(Records from a data collection)
** Start **

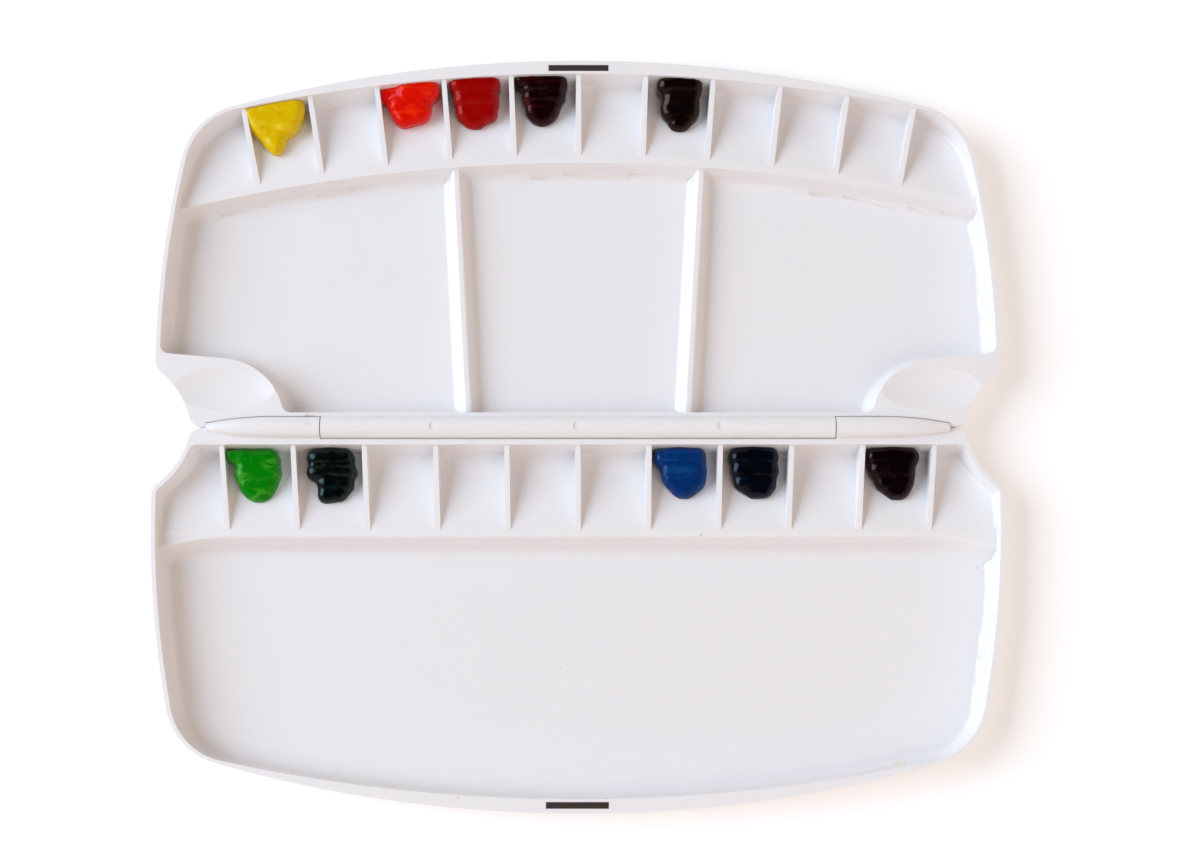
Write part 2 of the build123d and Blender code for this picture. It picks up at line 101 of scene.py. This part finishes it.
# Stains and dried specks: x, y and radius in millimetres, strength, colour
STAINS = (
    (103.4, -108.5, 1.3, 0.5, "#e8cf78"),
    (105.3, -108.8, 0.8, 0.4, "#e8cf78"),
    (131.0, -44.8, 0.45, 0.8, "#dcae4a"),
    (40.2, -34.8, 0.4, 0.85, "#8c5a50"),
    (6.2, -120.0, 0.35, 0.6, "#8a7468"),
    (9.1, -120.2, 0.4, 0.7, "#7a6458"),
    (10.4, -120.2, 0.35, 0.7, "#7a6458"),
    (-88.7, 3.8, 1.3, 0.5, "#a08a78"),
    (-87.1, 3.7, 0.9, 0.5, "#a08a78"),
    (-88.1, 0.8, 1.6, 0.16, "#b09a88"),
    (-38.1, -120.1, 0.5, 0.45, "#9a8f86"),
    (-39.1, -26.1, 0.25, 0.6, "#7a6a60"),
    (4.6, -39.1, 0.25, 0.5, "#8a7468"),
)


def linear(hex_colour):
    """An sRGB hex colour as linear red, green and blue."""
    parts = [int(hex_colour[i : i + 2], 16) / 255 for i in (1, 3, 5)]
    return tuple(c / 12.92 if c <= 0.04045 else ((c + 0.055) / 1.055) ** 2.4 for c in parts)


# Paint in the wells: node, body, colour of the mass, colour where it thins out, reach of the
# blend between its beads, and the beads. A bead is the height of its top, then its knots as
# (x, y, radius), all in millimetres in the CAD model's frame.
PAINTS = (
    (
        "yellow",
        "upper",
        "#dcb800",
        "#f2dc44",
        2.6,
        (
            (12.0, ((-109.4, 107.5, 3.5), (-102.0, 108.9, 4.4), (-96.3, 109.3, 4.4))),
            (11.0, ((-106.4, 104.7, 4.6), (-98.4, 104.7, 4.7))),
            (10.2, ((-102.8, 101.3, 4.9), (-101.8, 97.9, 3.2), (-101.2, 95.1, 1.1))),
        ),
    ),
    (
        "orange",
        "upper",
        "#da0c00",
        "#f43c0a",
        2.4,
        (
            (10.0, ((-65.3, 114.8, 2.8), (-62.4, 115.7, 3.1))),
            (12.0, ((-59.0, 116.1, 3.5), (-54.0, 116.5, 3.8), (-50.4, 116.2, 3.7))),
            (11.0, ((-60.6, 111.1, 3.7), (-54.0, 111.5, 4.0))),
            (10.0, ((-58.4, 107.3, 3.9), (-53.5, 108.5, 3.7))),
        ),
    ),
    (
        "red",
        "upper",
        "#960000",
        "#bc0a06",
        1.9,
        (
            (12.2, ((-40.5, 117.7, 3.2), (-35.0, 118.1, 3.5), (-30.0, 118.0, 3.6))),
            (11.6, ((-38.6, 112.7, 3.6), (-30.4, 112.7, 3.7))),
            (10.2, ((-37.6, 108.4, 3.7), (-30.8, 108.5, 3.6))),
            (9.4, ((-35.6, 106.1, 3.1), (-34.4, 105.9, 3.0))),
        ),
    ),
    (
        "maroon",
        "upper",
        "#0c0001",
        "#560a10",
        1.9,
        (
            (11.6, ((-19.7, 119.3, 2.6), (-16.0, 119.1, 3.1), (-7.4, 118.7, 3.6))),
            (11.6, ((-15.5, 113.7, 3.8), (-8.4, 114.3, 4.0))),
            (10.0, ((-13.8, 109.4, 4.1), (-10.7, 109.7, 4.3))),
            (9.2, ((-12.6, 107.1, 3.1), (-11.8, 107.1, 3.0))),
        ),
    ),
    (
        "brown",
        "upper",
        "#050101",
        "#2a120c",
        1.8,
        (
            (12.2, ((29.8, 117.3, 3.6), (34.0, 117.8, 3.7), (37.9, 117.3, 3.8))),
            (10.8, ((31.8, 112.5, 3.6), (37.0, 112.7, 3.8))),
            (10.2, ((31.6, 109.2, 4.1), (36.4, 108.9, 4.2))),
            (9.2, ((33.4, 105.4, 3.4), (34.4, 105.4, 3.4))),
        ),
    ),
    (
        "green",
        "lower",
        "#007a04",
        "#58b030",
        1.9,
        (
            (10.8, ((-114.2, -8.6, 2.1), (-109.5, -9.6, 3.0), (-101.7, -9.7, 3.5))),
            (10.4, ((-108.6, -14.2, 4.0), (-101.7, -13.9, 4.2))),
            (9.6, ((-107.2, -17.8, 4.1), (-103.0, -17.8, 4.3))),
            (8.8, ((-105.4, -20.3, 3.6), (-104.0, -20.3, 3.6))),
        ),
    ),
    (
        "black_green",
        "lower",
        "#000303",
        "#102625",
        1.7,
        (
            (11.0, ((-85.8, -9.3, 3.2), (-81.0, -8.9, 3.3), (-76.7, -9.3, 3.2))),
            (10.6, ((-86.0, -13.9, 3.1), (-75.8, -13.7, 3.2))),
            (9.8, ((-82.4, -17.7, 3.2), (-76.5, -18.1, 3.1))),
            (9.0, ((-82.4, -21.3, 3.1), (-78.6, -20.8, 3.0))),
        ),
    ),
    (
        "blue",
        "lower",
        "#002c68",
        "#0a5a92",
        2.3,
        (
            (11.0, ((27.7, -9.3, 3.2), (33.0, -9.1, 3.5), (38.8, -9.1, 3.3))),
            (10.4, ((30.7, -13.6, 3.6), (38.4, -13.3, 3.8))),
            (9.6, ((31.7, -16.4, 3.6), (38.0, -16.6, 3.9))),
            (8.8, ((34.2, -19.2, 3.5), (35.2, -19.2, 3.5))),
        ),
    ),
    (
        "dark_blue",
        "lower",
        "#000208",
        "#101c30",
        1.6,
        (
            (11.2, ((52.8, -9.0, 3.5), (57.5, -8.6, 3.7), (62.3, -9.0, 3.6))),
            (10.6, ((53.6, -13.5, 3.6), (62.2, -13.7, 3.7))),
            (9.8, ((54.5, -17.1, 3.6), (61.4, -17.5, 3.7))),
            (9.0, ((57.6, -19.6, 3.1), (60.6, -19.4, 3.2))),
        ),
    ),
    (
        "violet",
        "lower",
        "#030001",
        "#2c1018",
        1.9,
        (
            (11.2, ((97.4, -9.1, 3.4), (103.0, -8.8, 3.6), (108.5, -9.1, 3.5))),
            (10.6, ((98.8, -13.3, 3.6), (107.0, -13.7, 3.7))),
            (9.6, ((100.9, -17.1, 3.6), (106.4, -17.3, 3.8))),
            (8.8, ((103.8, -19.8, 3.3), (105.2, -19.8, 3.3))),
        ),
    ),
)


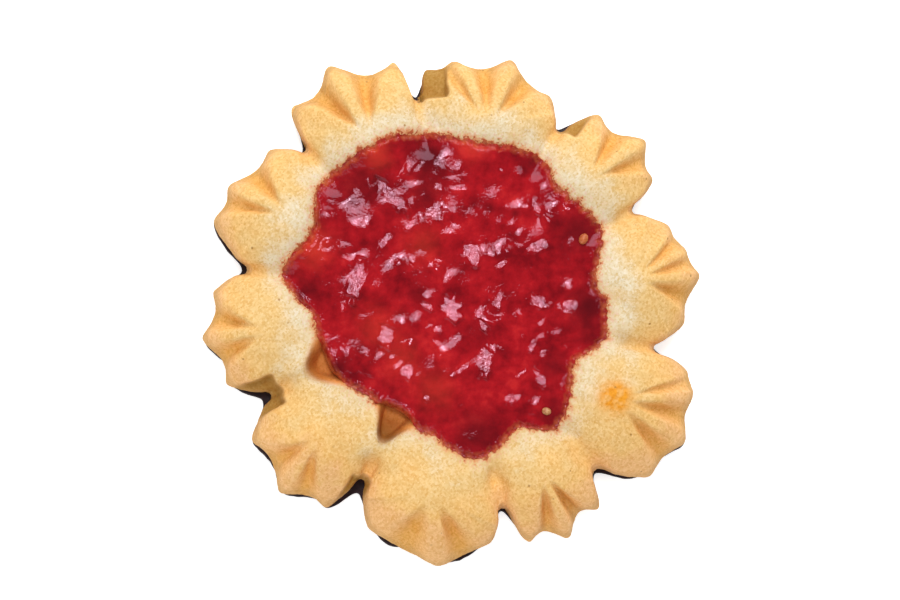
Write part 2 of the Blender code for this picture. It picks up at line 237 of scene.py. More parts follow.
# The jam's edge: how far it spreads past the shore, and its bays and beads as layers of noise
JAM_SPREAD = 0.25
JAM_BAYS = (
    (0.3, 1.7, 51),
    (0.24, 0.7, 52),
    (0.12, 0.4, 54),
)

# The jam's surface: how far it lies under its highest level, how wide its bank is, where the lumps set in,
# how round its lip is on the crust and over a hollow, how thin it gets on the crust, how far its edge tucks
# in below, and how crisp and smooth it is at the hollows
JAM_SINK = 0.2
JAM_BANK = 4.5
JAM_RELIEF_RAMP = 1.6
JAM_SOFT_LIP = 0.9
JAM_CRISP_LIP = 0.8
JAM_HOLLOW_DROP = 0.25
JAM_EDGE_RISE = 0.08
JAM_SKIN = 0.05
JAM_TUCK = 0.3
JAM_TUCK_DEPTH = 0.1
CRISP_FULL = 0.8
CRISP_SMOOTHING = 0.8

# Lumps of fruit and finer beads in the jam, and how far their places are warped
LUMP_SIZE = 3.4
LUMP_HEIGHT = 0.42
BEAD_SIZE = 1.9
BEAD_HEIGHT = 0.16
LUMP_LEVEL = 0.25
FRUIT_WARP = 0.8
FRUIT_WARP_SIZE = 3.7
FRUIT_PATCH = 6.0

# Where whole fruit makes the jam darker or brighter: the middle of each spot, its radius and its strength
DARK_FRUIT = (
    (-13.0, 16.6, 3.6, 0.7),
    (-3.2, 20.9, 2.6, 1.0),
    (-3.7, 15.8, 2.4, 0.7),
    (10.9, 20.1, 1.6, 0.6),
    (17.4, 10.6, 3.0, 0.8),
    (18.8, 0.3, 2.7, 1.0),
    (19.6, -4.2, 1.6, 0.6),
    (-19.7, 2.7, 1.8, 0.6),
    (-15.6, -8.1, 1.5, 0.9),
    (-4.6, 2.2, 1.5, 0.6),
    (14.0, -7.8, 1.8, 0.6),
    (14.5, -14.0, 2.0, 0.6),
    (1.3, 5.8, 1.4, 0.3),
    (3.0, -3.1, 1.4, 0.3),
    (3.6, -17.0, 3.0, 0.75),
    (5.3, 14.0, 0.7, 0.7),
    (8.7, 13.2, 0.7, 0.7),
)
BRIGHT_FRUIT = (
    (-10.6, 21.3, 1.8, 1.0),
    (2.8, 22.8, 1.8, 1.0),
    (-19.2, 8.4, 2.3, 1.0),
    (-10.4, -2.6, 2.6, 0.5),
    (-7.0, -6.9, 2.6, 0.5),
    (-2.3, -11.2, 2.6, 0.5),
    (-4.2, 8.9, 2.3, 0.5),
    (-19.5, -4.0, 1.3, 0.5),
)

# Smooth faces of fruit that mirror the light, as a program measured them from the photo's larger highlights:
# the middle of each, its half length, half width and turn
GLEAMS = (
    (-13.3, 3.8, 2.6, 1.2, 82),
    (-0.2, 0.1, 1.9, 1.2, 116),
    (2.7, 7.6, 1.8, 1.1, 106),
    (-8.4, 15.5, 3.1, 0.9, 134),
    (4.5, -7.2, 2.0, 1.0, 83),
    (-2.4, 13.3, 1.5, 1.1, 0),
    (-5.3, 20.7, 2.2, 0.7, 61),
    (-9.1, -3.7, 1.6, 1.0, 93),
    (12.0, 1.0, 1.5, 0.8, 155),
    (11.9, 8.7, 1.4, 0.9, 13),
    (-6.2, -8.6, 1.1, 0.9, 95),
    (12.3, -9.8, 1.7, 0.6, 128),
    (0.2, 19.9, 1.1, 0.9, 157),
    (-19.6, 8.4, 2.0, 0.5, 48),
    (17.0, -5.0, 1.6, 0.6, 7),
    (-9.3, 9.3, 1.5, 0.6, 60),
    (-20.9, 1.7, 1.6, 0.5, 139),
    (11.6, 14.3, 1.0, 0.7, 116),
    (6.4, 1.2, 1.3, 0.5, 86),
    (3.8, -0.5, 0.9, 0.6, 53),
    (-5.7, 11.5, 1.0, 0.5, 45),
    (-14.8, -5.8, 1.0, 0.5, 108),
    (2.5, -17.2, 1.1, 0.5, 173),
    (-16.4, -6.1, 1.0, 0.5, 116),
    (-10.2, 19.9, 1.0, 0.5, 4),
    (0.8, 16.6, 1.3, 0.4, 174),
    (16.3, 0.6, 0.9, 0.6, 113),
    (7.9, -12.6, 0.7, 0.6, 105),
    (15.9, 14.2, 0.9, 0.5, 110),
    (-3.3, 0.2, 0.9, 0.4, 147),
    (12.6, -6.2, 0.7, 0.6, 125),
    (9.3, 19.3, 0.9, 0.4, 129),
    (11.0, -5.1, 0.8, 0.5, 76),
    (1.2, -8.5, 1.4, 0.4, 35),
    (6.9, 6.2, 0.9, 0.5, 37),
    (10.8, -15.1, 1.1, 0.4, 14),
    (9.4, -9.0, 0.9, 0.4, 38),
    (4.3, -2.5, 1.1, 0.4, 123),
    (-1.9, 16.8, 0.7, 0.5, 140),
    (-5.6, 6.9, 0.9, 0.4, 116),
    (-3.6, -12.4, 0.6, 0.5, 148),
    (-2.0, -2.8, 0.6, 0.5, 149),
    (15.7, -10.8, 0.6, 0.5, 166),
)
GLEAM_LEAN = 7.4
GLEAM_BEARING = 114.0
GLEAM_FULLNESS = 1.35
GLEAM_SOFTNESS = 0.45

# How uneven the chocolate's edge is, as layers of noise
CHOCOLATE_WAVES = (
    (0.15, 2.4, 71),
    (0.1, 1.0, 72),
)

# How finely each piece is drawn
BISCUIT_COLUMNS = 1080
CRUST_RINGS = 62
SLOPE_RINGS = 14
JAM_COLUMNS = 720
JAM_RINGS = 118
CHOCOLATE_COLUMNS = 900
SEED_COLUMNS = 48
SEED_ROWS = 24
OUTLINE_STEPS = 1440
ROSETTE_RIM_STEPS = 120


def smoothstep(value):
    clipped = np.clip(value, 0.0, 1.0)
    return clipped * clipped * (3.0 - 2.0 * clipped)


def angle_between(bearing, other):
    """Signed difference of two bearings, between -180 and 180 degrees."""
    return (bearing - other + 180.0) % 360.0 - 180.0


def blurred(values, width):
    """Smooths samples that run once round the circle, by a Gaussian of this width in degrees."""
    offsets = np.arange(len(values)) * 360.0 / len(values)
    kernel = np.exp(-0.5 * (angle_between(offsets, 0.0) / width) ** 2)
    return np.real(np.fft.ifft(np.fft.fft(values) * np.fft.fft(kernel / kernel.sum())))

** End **

GOAL OF THE EXERCISE
The lines from the one containing "Write part 2 of the Blender" to the one containing "CRISP_SMOOTHING = 0.8", both included, are to be extracted exactly; give no other line.

WRITTEN ANSWER
Write part 2 of the Blender code for this picture. It picks up at line 237 of scene.py. More parts follow.
# The jam's edge: how far it spreads past the shore, and its bays and beads as layers of noise
JAM_SPREAD = 0.25
JAM_BAYS = (
    (0.3, 1.7, 51),
    (0.24, 0.7, 52),
    (0.12, 0.4, 54),
)

# The jam's surface: how far it lies under its highest level, how wide its bank is, where the lumps set in,
# how round its lip is on the crust and over a hollow, how thin it gets on the crust, how far its edge tucks
# in below, and how crisp and smooth it is at the hollows
JAM_SINK = 0.2
JAM_BANK = 4.5
JAM_RELIEF_RAMP = 1.6
JAM_SOFT_LIP = 0.9
JAM_CRISP_LIP = 0.8
JAM_HOLLOW_DROP = 0.25
JAM_EDGE_RISE = 0.08
JAM_SKIN = 0.05
JAM_TUCK = 0.3
JAM_TUCK_DEPTH = 0.1
CRISP_FULL = 0.8
CRISP_SMOOTHING = 0.8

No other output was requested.